Alors à tous ceux qui vivent ou ont vécu ce que la tendance actuelle appelle un « parent toxique », je dis et répète de ne pas le garder pour soi. Si la famille ne peut pas vous aider, entourez-vous d’amis, de profs, de psychologues ou même de votre généraliste, ou SOS amitié ce genre-là, ça paie pas de mine mais ça fait du bien. Encore une fois, écrivez-le, pour vous ou sur des forums, j’en vois beaucoup sur Doctissimo par exemple même si certains retours sont débiles à mort, l’écrire ça aide à extérioriser.

Sachez qu’on guérit aussi de ça. Ça ne vous bouffe pas toute la vie entière. Vous n’êtes pas coupable de ce qu’on vous a fait, ni de vos réactions. Vous avez le droit de tourner le dos, de couper les ponts, même si ça fait mal à d’autres personnes, c’est vous qu’il faut préserver d’abord pour pouvoir sortir de tout ça, trouver sa voie et progresser. Et ça marche !  

4 réflexions sur « Harcèlement moral privé: la guérison, c’est possible. »

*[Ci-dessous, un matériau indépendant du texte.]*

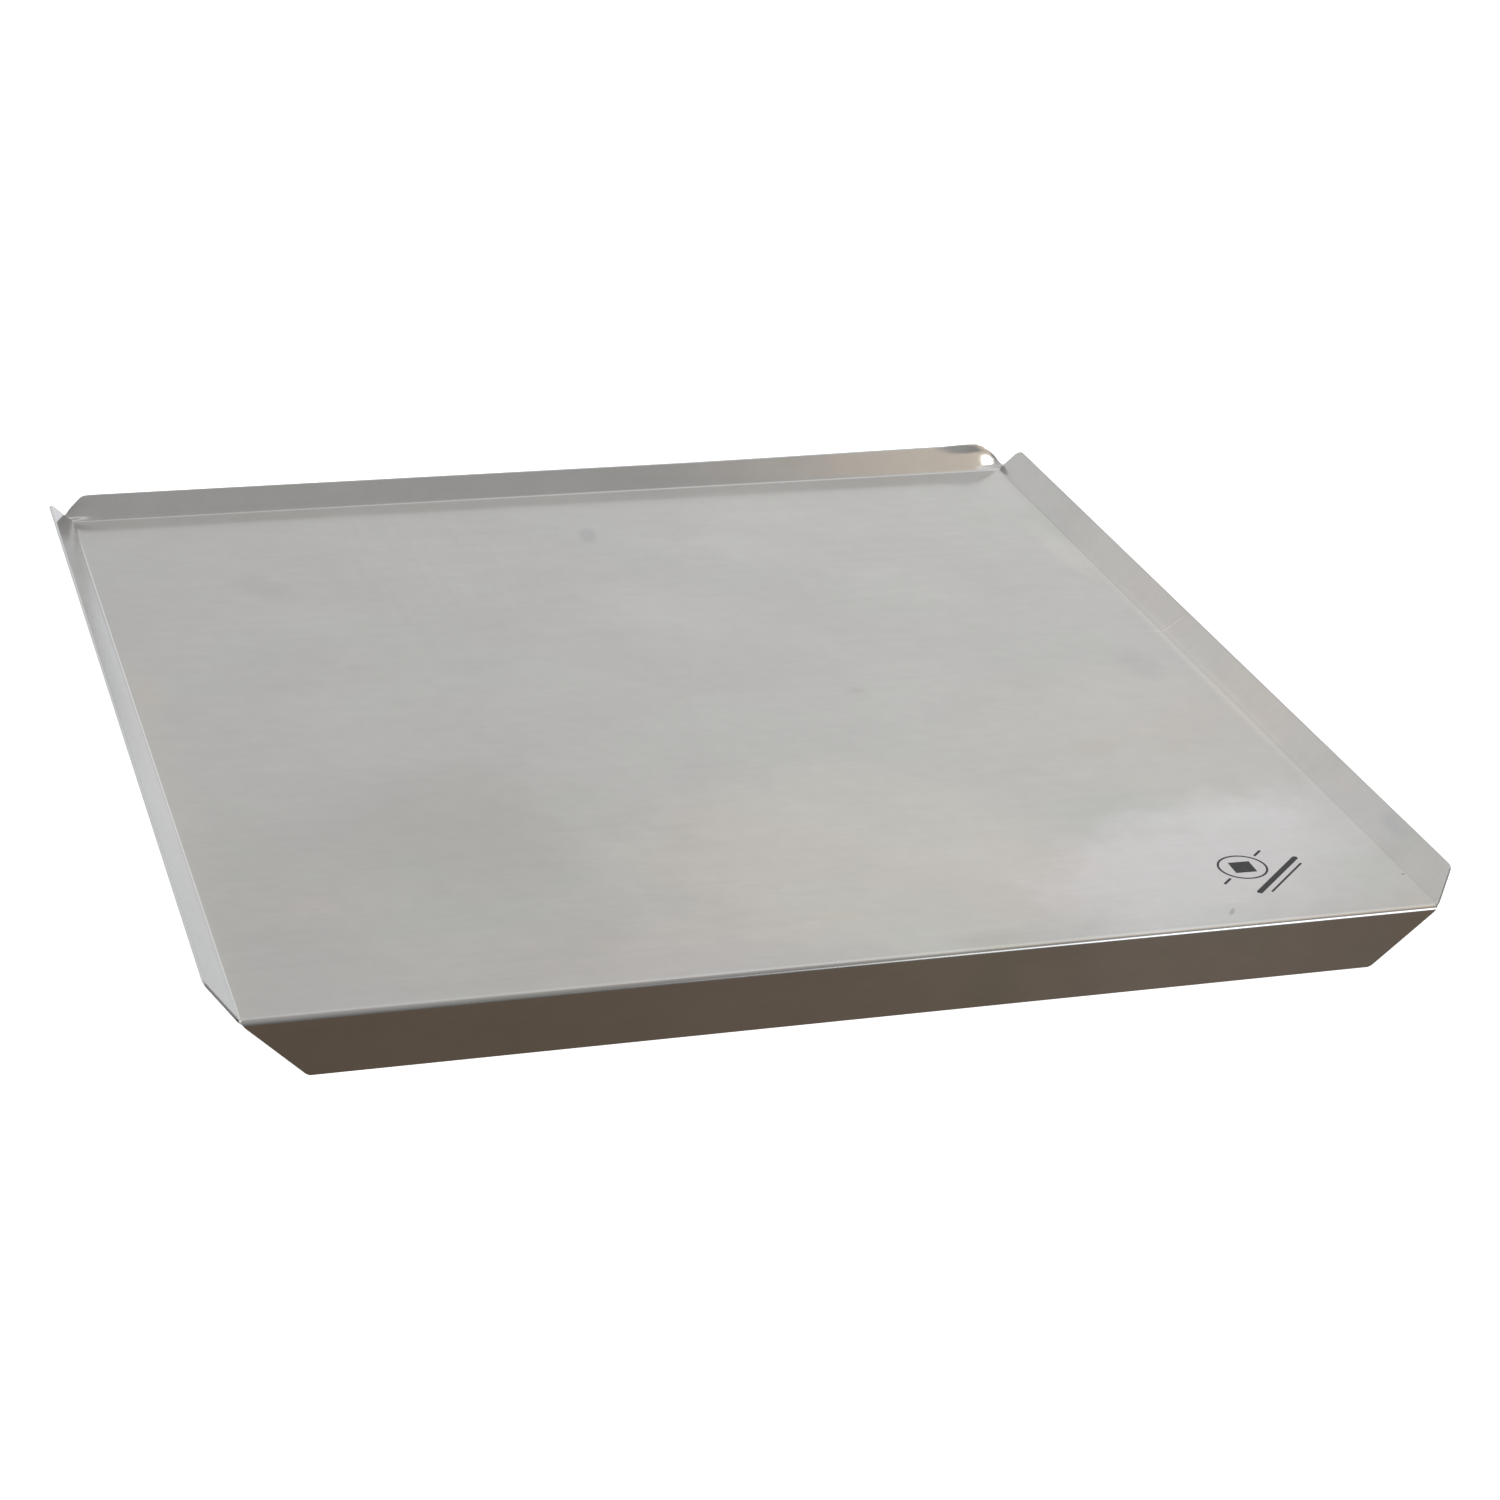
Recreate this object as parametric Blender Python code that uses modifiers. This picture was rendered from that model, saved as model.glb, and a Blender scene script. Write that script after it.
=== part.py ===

  1. C’est le « Monsieur » qui me gêne (et en plus avec une majuscule!) utilisez « m » et ce serait déjà beaucoup, à moins que vous ayez d’autres raisons …
    Même si il faut lire entre les lignes, bravo pour votre courage de vous raconter !

  2. Zelectron, question d’habitude tout simplement, c’est de l’ordre du réflexe chez moi d’écrire Monsieur et Madame… pas de distinction plus spéciale que ça rassurez-vous.